Yesterday, Mr Brown demanded a halt to the violence, access for local and international monitors, and a UN investigation of human rights abuses. More significantly, however, Angola's veteran leader, José Eduardo dos Santos, urged his fellow President to "embrace a spirit of tolerance and respect for democratic norms" and bring a halt to the intimidation and violence.

The appeal carried particular force, coming from an old liberation fighter who has been in power nearly 30 years, just outstripping Mr Mugabe himself. Tanzania's Foreign Minister, Bernard Membe, also said that violence appeared to be "escalating throughout Zimbabwe".

SADC's designated mediator, South Africa's President Thabo Mbeki, appears all the more isolated as he maintains his public silence on Zimbabwe. During an unscheduled visit to Harare last week, he met both Mr Mugabe and Mr Tsvangirai, apparently still trying to urge them to form a government of national unity. However, since each refuses to work under the other, this tactic is unlikely to be a means of avoiding an even greater explosion of violence on and around polling day.

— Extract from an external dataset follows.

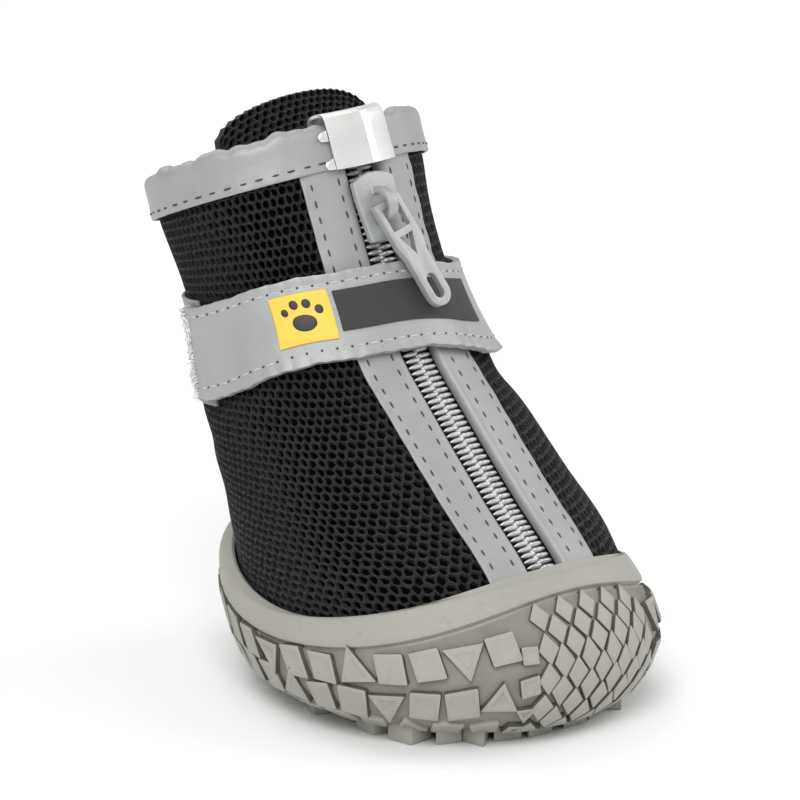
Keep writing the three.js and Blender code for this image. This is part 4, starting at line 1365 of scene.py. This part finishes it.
label = sheet("label", 60, 10, stuck(*LABEL_LEVELS, LABEL_FROM, LABEL_TO), 0.25, 0.1)
label_paint = Paint("black woven label", Roughness=0.6)
label_place = label_paint.where()
warp = (label_paint.axis(label_place, 2) * 14.0).sine()
weft = (label_paint.axis(label_place, 0) * 14.0).sine()
label_rib = warp * weft
label_paint.tint(label_rib * 0.5 + 0.5, 0.022, 0.038)
label_paint.bump(label_rib, 0.03)
finished(label, label_paint)

# ------------------------------------------------------------ patch
# The loop half of the fastening: a rectangle of grey pile sewn to the right of the heel, under both ends
# of the strap.


def patch_shape(u, v):
    level = STRAP_LOW - 0.012 + (STRAP_HIGH - STRAP_LOW + 0.024) * v
    angle = np.radians(209 + 53 * u)
    return plain_last.place(sagged(level, angle), angle, 0.3)


patch = sheet("loop_patch", 40, 26, patch_shape, 0.5, 0.15)
rough = points_of(patch)
rough += np.sin(rough[:, [1, 2, 0]] * 9000) * 0.03 * MM
moved(patch, rough)
pile_paint = Paint("grey loop pile", Roughness=0.9, Sheen_Weight=0.3)
pile = pile_paint.noise(0.35, 4)
pile_paint.tint(pile, (0.17, 0.173, 0.17), (0.36, 0.365, 0.36))
pile_paint.bump(pile, 0.25)
finished(patch, pile_paint)
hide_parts("loop_patch")

# ------------------------------------------------------------ slider
# The zip's slider, die cast and painted grey: a plate wider at its head with an arched bridge, and the
# pull tab that hangs from the bridge, pierced with a square eye, a notch and a slot.

slider = copy_of("slider", "slider", 0.28)
pull = copy_of("pull_tab", "pull_tab", 0.24)
cast_paint = Paint("painted zinc", Metallic=0.35, Specular_IOR_Level=0.5, Coat_Roughness=0.25)
cast_place = cast_paint.where()
cast_wear, cast_pits = cast_paint.noise(2.5, 4, cast_place), cast_paint.noise(0.4, 3, cast_place)
cast_paint.tint(cast_wear, (0.34, 0.35, 0.35), (0.47, 0.48, 0.48))
cast_paint.feed("Roughness", 0.3 + 0.25 * cast_wear)
cast_paint.bump(cast_pits, 0.05)
finished(slider, cast_paint)
finished(pull, cast_paint, "pull")
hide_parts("slider")
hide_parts("pull_tab")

"It is so obvious, now that the election is not going to be free and fair, that the best strategy for the MDC would be to put pressure on African leaders," said one political analyst. "If the party decides on its own to pull out of the election, it will hand victory by default to Mugabe. But if does so with the explicit support of SADC, it will put pressure on Zimbabwe's neighbours to call for a postponement of the poll until safeguards can be put in place."